(Records contained in a dataset)
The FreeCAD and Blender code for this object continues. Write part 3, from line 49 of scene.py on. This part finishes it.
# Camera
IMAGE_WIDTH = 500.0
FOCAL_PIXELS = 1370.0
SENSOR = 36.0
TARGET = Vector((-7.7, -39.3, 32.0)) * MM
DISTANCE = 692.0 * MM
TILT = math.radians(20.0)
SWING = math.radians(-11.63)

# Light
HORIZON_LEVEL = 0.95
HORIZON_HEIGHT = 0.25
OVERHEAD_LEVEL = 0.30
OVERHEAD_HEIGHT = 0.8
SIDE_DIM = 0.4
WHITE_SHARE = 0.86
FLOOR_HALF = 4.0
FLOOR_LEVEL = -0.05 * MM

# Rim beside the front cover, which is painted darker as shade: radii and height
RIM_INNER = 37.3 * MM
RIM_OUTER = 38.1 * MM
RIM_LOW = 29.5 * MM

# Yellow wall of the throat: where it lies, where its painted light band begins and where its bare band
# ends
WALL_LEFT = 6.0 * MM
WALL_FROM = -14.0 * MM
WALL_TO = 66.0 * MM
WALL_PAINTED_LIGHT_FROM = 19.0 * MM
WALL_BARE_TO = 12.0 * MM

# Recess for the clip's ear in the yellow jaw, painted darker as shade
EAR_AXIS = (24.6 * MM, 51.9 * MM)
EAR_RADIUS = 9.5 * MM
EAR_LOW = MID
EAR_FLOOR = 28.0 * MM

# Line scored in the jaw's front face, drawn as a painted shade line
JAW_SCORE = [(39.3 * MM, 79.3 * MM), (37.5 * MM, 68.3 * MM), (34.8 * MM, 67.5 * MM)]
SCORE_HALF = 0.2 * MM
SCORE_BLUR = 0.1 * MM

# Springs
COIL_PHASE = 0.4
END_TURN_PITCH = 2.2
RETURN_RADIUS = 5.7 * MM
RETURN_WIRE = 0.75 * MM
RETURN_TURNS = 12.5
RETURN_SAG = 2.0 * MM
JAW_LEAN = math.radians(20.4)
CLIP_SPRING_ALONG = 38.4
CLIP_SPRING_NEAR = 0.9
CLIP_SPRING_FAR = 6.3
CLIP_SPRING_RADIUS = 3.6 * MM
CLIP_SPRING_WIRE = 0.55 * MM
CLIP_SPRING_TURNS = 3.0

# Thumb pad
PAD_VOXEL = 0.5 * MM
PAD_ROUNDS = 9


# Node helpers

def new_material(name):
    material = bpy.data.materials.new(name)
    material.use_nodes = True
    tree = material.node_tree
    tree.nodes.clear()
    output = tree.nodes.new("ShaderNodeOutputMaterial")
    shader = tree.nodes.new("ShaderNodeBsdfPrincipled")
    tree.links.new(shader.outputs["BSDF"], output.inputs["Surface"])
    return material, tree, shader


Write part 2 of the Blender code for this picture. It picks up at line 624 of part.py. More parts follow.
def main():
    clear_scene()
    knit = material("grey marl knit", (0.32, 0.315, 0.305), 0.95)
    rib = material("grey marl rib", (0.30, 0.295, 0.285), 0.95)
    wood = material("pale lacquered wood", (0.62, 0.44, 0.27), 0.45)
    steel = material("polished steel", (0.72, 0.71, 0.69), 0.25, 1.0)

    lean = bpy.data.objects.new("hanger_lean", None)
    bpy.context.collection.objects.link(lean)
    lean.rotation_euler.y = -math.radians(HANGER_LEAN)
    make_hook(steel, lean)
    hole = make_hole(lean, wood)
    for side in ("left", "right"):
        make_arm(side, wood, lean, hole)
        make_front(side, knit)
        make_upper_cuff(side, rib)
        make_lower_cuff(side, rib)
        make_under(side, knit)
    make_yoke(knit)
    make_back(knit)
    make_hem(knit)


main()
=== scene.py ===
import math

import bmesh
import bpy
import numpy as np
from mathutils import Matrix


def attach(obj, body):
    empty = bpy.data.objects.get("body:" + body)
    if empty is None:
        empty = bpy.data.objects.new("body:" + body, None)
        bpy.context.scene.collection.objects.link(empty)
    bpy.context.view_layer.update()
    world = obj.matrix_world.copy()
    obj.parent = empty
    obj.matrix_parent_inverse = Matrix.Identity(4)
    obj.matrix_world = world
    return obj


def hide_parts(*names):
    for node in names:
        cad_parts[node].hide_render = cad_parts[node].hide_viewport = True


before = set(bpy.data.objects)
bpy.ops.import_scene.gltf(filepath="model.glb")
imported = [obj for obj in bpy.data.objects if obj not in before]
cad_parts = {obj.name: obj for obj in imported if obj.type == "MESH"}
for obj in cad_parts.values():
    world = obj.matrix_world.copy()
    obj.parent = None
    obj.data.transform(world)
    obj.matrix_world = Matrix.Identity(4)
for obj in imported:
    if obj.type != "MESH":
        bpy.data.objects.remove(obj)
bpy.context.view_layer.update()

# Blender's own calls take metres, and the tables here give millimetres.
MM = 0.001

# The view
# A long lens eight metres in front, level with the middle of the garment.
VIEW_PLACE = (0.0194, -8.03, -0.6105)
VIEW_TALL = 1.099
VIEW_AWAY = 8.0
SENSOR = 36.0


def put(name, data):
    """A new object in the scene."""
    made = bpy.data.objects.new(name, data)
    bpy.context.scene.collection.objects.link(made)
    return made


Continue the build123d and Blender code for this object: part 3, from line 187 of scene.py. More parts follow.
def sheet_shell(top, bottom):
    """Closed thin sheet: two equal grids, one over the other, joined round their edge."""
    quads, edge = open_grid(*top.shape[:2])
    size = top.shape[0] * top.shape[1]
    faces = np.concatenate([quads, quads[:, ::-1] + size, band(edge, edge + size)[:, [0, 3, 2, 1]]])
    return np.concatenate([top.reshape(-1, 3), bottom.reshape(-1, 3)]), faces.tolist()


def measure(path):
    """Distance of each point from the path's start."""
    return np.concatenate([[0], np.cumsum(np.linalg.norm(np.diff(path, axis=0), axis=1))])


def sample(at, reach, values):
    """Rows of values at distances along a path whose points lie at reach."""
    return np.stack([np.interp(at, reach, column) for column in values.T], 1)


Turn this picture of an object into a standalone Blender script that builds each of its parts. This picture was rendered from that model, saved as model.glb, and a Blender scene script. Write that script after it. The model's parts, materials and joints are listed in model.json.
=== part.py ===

Given request
Select every line in the material above where the string "code" occurs, and copy it.

Solution for this problem
The FreeCAD and Blender code for this object continues. Write part 3, from line 49 of scene.py on. This part finishes it.
Write part 2 of the Blender code for this picture. It picks up at line 624 of part.py. More parts follow.
Continue the build123d and Blender code for this object: part 3, from line 187 of scene.py. More parts follow.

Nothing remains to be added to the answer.